Dissolve to the interior of the bank. The two Wells Fargo agents appear, heaving the large iron treasure box onto the counter in front of Henry Gatewood, a prosperous-looking gentleman, who stands behind the counter. He seems to be an important man who commands respect in this Arizona frontier town. A big, old-fashioned iron safe is in a corner behind the counter. At the front of the office there is a wicket, and an old cashier is doing some business with a couple of ranchers. WELLS FARGO AGENT Payroll, Mister Gatewood. GATEWOOD You know, ever since I opened this bank, I've been trying to tell those people to deposit their payrolls here six months in advance. It's good, sound business. Gatewood begins to write a receipt as the Agent takes a package of money from the box and puts it on the counter. WELLS FARGO AGENT (pleasantly) It's good business for you, Mr. Gatewood. GATEWOOD Here's your receipt. Fifty thousand dollars. He smiles affably. GATEWOOD And remember this -- what's good business for the banks is good for the country.
So we learn that banks wanted their monies (that were really not their monies at all) as quick as possible so that more monies could be made off of the monies that were not theirs to begin with prior to the time that payroll would be made by the mining and lumber interests sustaining the area.
That would be kind of nice would it not? I mean to be able to use someone else's monies for six frickin months for free?
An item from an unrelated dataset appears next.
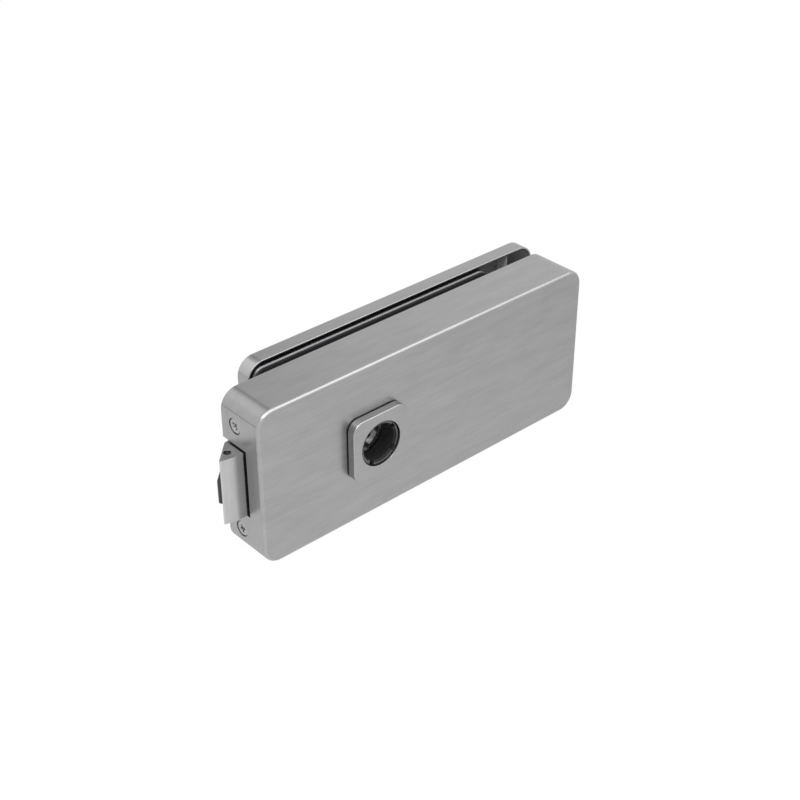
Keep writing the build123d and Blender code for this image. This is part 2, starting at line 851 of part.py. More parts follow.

And risk those payroll funds that do not belong to you without giving proper notice to the slaves working in the mines and the forests?
What's good for business is good for the country!
Now even back in 1875 (and certainly 1939) the corporate interests as well as the governmental interests were most precarious. So disclaimers were always to be had:
LT. BLANCHARD We're going with you as far as the noon station at Dry Fork. There's a troop of cavalry there. They'll take you on to Apache Wells. From Apache Wells you'll have another escort of soldiers into Lordsburg. You must warn your passengers that they travel at their own risk.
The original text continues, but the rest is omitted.